I’m having more of these good-days/bad-days experiences.
Monday, evening I met with a Gettysburg College class on homelessness that had come to Washington for some direct contact with poverty. In preparation, they’d read Not All of Us Are Saints, my book of stories about my providing care to the poor in Washington. I gave them a brief lecture on the origins of poverty in the inner city, and they had lots of questions. After an hour and a half, the students were flagging a bit, but I decided to tell them about my Alzheimer's. That seemed to re-energize everyone, and we had a good discussion. Once again, I had no trouble in a small-group setting. It was rewarding for me and, I think, helpful for them. I was gratified.
Then I came home to discover another of my screw-ups. We’ve been trying to get rid of bedbugs in our apartment (long story). The last time we’d used the vacuum cleaner was to suck up any lingering critters. Marja had wanted to throw the vacuum bag away so that any of the bugs swept up wouldn’t escape back into the apartment. But I decided we could just take off the bag, seal it in plastic and reuse it the next time. Then I stored it in its usual place inside the vacuum cleaner without even a note anywhere to remind us what I’d done. Monday, Marja had spent much of the day scouring the apartment to get rid of the bugs, including a fair amount of vacuuming. When I came home, I took over, only to eventually discover the disconnected, sealed-up bag. We’d both spent a long time vacuuming with a machine that sucked things up but then leaked them back out again.

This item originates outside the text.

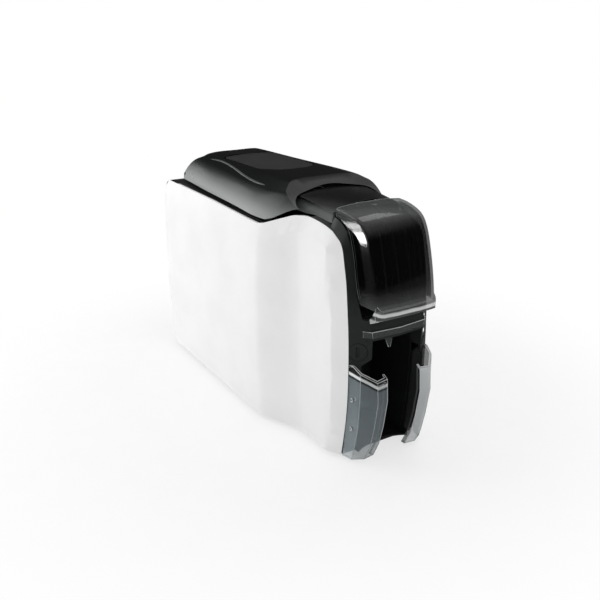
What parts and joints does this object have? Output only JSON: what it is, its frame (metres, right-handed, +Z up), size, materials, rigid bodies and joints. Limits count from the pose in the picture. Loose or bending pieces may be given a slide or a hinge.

Unfortunately, I didn’t remember anything about what I’d done with the bag. So I blamed Marja. She, naturally, blamed me. After a little bit of the typical husband/wife back-and-forth, I felt angry and blurted out something like: “So anything that happens is now automatically my fault?!!” Only gradually did I begin to remember and recognize it was, indeed, my fault. It was humiliating.
But, given my Alzheimer's, when something ridiculous happens and neither of us knows why, doesn’t it make sense to assume that I was responsible? Occasionally, of course, it will be Marja’s fault (her memory isn’t perfect, either), but by far the likeliest candidate is going to be me. That’s just the reality. And that means that I have to come to terms with it.
I would like to get to the place where I can, even in the moment, acknowledge that I’ve probably done whatever ridiculous thing that just happened. I would like to get to the place where I don’t feel defensive or humiliated. Perhaps both Marja and I can get to the place where we don’t need to waste emotional energy pinning down who did what. Perhaps we can get to the place together where we even laugh at the ridiculousness (if it is, in fact, funny).
I think we can get there, but it will take work on both of our parts.